We can know, for example, that the earth and moon and sun are in one straight
line during an eclipse, though we cannot know what a physical straight
line is in itself, as we know the look of a straight line in our visual
space. Thus we come to know much more about the relations of distances
in physical space than about the distances themselves; we may know that
one distance is greater than another, or that it is along the same straight
line as the other, but we cannot have that immediate acquaintance with
physical distances that we have with distances in our private spaces, or
with colours or sounds or other sense-data. We can know all those things
about physical space which a man born blind might know through other people
about the space of sight; but the kind of things which a man born blind
could never know about the space of sight we also cannot know about physical
space. We can know the properties of the relations required to preserve
the correspondence with sense-data, but we cannot know the nature of the
terms between which the relations hold.
With regard to time, our feeling of duration or of the lapse
of time is notoriously an unsafe guide as to the time that has elapsed
by the clock. Times when we are bored or suffering pain pass slowly, times
when we are agreeably occupied pass quickly, and times when we are sleeping
pass almost as if they did not exist. Thus, in so far as time is constituted
by duration, there is the same necessity for distinguishing a public and
a private time as there was in the case of space. But in so far as time
consists in an order of before and after, there is no need to make
such a distinction; the time-order which events seem to have is, so far
as we can see, the same as the time-order which they do have. At any rate
no reason can be given for supposing that the two orders are not the same.

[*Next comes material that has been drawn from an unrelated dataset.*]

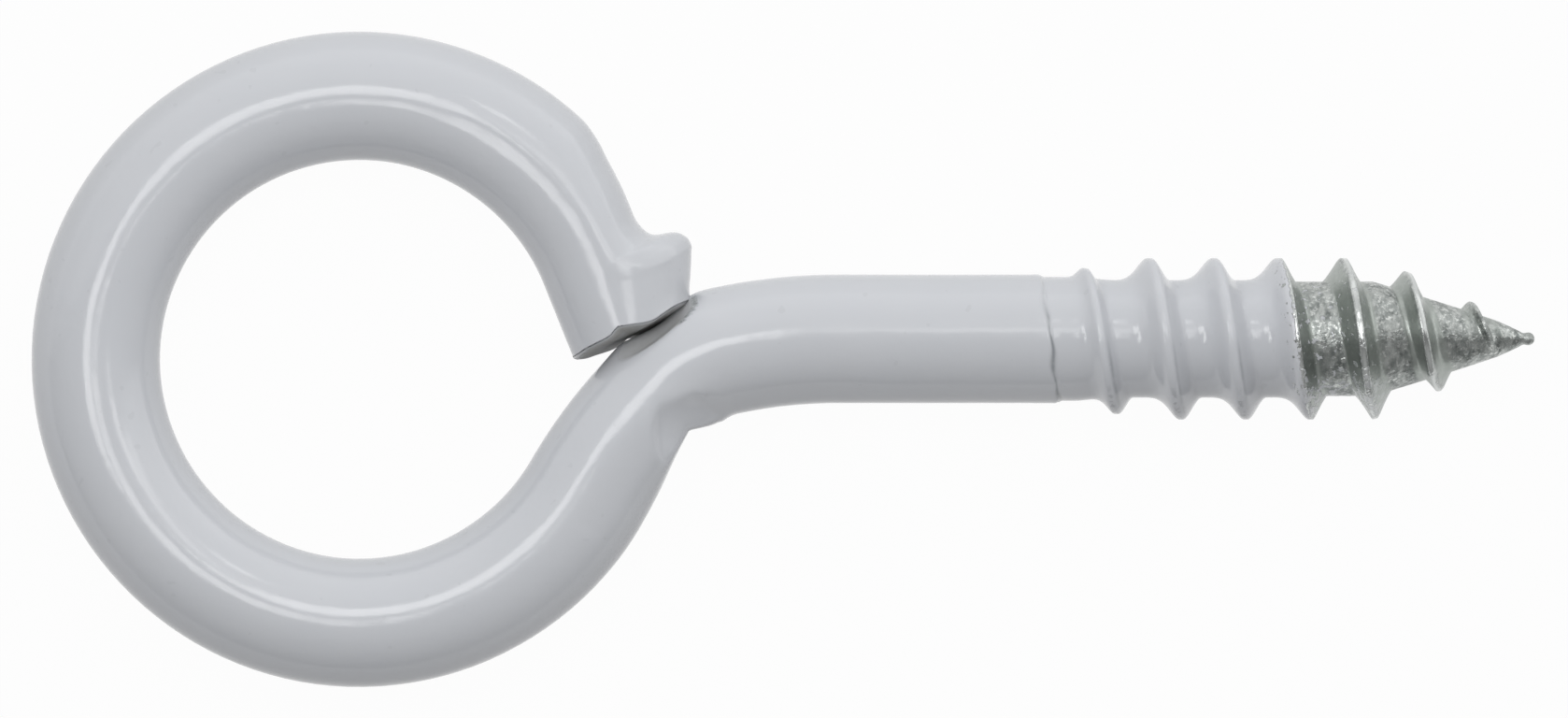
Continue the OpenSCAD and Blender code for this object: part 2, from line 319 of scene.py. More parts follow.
# Where the stub ends and where it pressed its hollow into the neck, as in the frame
stub_heading = CUT_ANGLE - 90
stub_start = EYE_R * toward(CUT_ANGLE)
neck_heading = 90 - NECK_ANGLE - EASE_TURN
neck_side = path.at(path.neck_foot)[0] + WIRE_R * toward(neck_heading + 90)
stub_reach = cross(neck_side - stub_start, toward(neck_heading)) / cross(toward(stub_heading), toward(neck_heading))
STUB_LENGTH = stub_reach + (HOLLOW_DEPTH - END_GAP) / math.sin(math.radians(neck_heading - stub_heading))
end_middle = stub_start + STUB_LENGTH * toward(stub_heading)
hollow_middle = end_middle + (END_GAP - HOLLOW_R) * toward(stub_heading + HOLLOW_TURN)
AXIS_Y = path.shank_place[1]
SHOULDER_X = TIP_X - THREAD_LENGTH
SHOULDER_P = path.shank + SHOULDER_X - path.shank_place[0]


# ---------------------------------------------------------------- stub, eye, neck and shank


def face_lean(v):
    """Slope of the sheared face."""
    return FACE_LEAN + (FACE_LEAN_AT_LIP - FACE_LEAN) * smooth(*FACE_LIP_SIDE, v)


def cut_end_section(u, angle, inside=1.0):
    """Outward reach and height of the stub's ring at u; inside below 1 shrinks the ring for the face."""
    out, up = -np.cos(np.radians(angle)), np.sin(np.radians(angle))
    lag = LIP_LAG * up * up * smooth(*LIP_LAG_SPAN, u)
    reach = np.where(out > 0, curve(OUTER_SIDE, u - lag), WIRE_R)
    v = reach * out * inside
    ridge = RIDGE_U + RIDGE_SLOPE * (v - RIDGE_V)
    beyond = np.maximum(0, u - ridge)
    short = np.maximum(0, ridge - u) * smooth(*SCOOP_START, u)
    facet = FACET_FALL * beyond * smooth(*FACET_START, beyond)
    fall = smooth(*LIP_SIDE, v) * (facet + SCOOP_FALL * short * smooth(*SCOOP_SIDE, v))
    share = np.where(up > 0, 1.0, UNDERSIDE_SHARE)
    return v, WIRE_R * up * inside - up * fall * share


def hollow_side(place, heading):
    """How far aside the hollow's foot lies, which is clear of the wire where there is no hollow."""
    to_middle = hollow_middle - place
    ahead = to_middle @ toward(heading)
    aside = to_middle @ toward(heading + 90)
    return aside - math.sqrt(HOLLOW_R**2 - ahead**2) if abs(ahead) < HOLLOW_R else 2 * WIRE_R


def crease_side(p):
    away = p - path.crease
    slope = CREASE_TRAIL if away > 0 else CREASE_LEAD
    return WIRE_R - CREASE_DEPTH + abs(away) * math.tan(math.radians(slope))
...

The same is usually true of space: if a regiment of men are marching along
a road, the shape of the regiment will look different from different
points of view, but the men will appear arranged in the same order
from all points of view. Hence we regard the order as true also
in physical space, whereas the shape is only supposed to correspond to
the physical space so far as is required for the preservation of the order.
In saying that the time-order which events seem to have is the
same as the time-order which they really have, it is necessary to
guard against a possible misunderstanding. It must not be supposed that
the various states of different physical objects have the same time-order
as the sense-data which constitute the perceptions of those objects. Considered
as physical objects, the thunder and lightning are simultaneous; that is
to say, the lightning is simultaneous with the disturbance of the air in
the place where the disturbance begins, namely, where the lightning is.
But the sense-datum which we call hearing the thunder does not take place
until the disturbance of the air has travelled as far as to where we are.
Similarly, it takes about eight minutes for the sun's light to reach us;
thus, when we see the sun we are seeing the sun of eight minutes ago. So
far as our sense-data afford evidence as to the physical sun they afford
evidence as to the physical sun of eight minutes ago; if the physical sun
had ceased to exist within the last eight minutes, that would make no difference
to the sense-data which we call 'seeing the sun'. This affords a fresh
illustration of the necessity of distinguishing between sense-data and
physical objects.
What we have found as regards space is much the same as what we find
in relation to the correspondence of the sense-data with their physical
counterparts. If one object looks blue and another red, we may reasonably
presume that there is some corresponding difference between the physical
objects; if two objects both look blue, we may presume a corresponding
similarity. But we cannot hope to be acquainted directly with the quality
in the physical object which makes it look blue or red. Science tells us
that this quality is a certain sort of wave-motion, and this sounds familiar,
because we think of wave-motions in the space we see. But the wave-motions
must really be in physical space, with which we have no direct acquaintance;
thus the real wave-motions have not that familiarity which we might have
supposed them to have. And what holds for colours is closely similar to
what holds for other sense-data. Thus we find that, although the relations
of physical objects have all sorts of knowable properties, derived from
their correspondence with the relations of sense-data, the physical objects
themselves remain unknown in their intrinsic nature, so far at least as
can be discovered by means of the senses. The question remains whether
there is any other method of discovering the intrinsic nature of physical
objects.
The most natural, though not ultimately the most defensible, hypothesis
to adopt in the first instance, at any rate as regards visual sense-data,
would be that, though physical objects cannot, for the reasons we have
been considering, be exactly like sense-data, yet they may be more
or less like. According to this view, physical objects will, for example,
really have colours, and we might, by good luck, see an object as of the
colour it really is. The colour which an object seems to have at any given
moment will in general be very similar, though not quite the same, from
many different points of view; we might thus uppose the 'real' colour to
be a sort of medium colour, intermediate between the various shades which
appear from the different points of view.
Such a theory is perhaps not capable of being definitely refuted, but
it can be shown to be groundless. To begin with, it is plain that the colour
we see depends only upon the nature of the light-waves that strike the
eye, and is therefore modified by the medium intervening between us and
the object, as well as by the manner in which light is reflected from the
object in the direction of the eye. The intervening air alters colours
unless it is perfectly clear, and any strong reflection will alter them
completely. Thus the colour we see is a result of the ray as it reaches
the eye, and not simply a property of the object from which the ray comes.
Hence, also, provided certain waves reach the eye, we shall see a certain
colour, whether the object from which the waves start has any colour or
not. Thus it is quite gratuitous to suppose that physical objects have
colours, and therefore there is no justification for making such a supposition.
Exactly similar arguments will apply to other sense-data.
It remains to ask whether there are any general philosophical arguments
enabling us to say that, if matter is real, it must be of such and
such a nature. A explained above, very many philosophers, perhaps most,
have held that whatever is real must be in some sense mental, or at any
rate that whatever we can know anything about must be in some sense mental.
Such philosophers are called 'idealists'. Idealists tell us that what appears
as matter is really something mental; namely, either (as Leibniz held)
more or less rudimentary minds, or (as Berkeley contended) ideas in the
minds which, as we should commonly say, 'perceive' the matter. Thus idealists
deny the existence of matter as something intrinsically different from
mind, though they do not deny that our sense-data are signs of something
which exists independently of our private sensations. In the following
chapter we shall consider briefly the reasons -- in my opinion fallacious
-- which idealists advance in favour of their theory.